English 2202, Journal #1

Sep 5, 2012

The Black Vernacular Form in Frederick Douglass's Narrative (1845)

Frederick Douglass's Narrative of the Life of Frederick Douglass, An American Slave is within the slave narrative tradition of the double-voice as Douglass simultaneously portrays the cruelty of human bondage and builds up him as a self-made man in his reshaping of his self-identity and pursuit of freedom. Douglass's pursuit for freedom and identity is firmly connected with his pursuit of literacy. However, black oral tradition is also very important in Douglass's struggle for freedom as he also applies the black vernacular, particularly black spirituals, in the literary form of Narrative.

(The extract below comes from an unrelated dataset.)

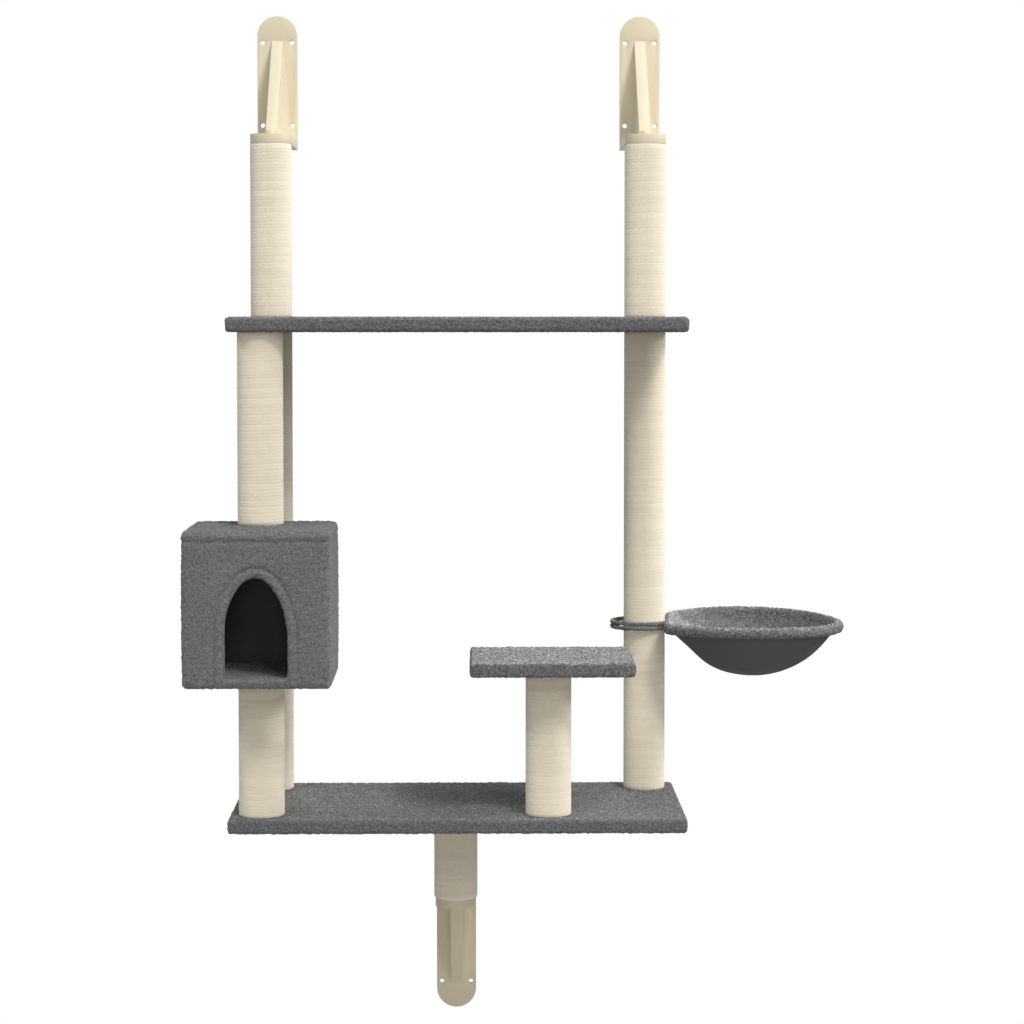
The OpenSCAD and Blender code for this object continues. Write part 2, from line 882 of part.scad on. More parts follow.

Spirituals in the slavery era are an important black cultural form to convey the deep emotions of the slaves. Spirituals contain an encoded language to utter the craving for freedom and to provide the blacks with psychic freedom when they are in physical bondage. Douglass in Narrative also notifies an underlying double voice of black songs as the crucial factor to determine their meaning:

[The slaves] would compose and sing as they went along, consulting neither time nor tune. The thought that came up, came out--if not in the word, in the sound; --and as frequently in the one as in the other. They would sometimes sing the most pathetic sentiment in the most rapturous tone, and the most rapturous sentiment in the most pathetic tone.... This they would sing, as a chorus, to words which to many would seem unmeaning jargon, but which, nevertheless, were full of meaning to themselves. (23-4, my ellipsis)

The ostensible "unmeaning jargon" esoteric to the Standard English speakers is an encoded and self-sufficient language that is "full of meaning" to black slaves "within the circle" like Douglass (24). Meaning, as Douglass states, lies not so much in the content as in the sound by which his fellow slaves express their feelings toward their suffering and the spiritual bankruptcy of the oppressors. The songs, for Douglass, tell "a tale of woe" and transmit a message of "prayer and complaint of souls boiling over with the bitterest anguish" (24). These emotional-stirring Sorrow Songs validate black people's profound and complex humanity in opposition to slave owners' loss of compassion.